The Myth, Reality & Future of Web 2.0 ( is a broadband weblog edited by Om Malik, senior writer at Business 2.0 magazine... ) discusses the discrepancy in views between the group that want the first lot of visitors (presumably so they can sell the website for a bucketload of money), and those with a real business model that focus on scalability, monetizing model, competitive strategy and those other things that are the real factors that determine the success of a facility.

Nick Wilson from Performancing (my new favourite read) spells out exactly how to strategise a launch of a web site using web 2.0 in Using the Web2.0 Bandwagon to Jumpstart a Real Business

There's no doubt that dumb as we may find some of the web2.0 "oooh, i made a website!" silliness out there, if you pitch it right, and get a kick start from blogs like TC and others where the blog/web2.0 crowd is dense (pun not entirely unintended) you can get an awful lot of link love. And I'm thinking that if you're smart, and build your site with Search in mind, you may just be able to jump the "tech gap" (the gap between your first 25k users and real users.)

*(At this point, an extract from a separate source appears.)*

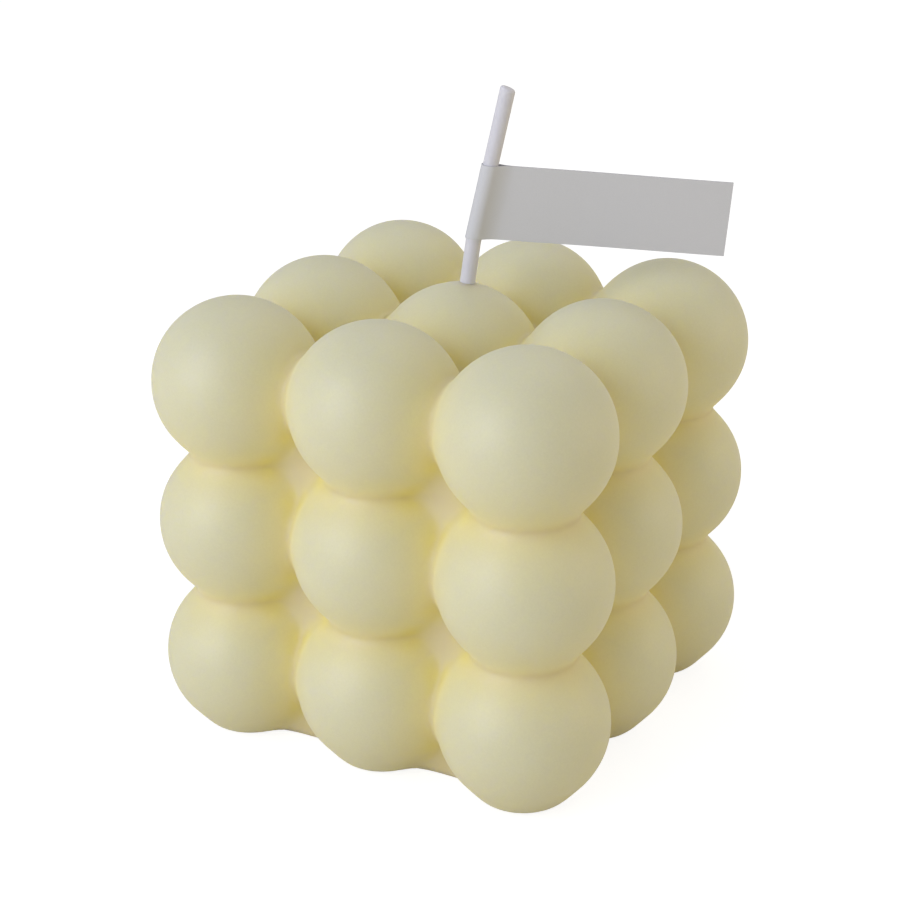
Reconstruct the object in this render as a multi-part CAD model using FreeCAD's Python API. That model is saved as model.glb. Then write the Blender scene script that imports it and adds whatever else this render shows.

Real users .. hmmm. I'm finishing a business strategy web site document for a client this weekend (as you can tell because I just HAD to do a blog post instead) that is having to address this very issue - creating a collegiate community with a membership that achieves the business outcomes - almost to the point of excluding the public. These two papers have affected that thinking (well, that's my excuse anyway).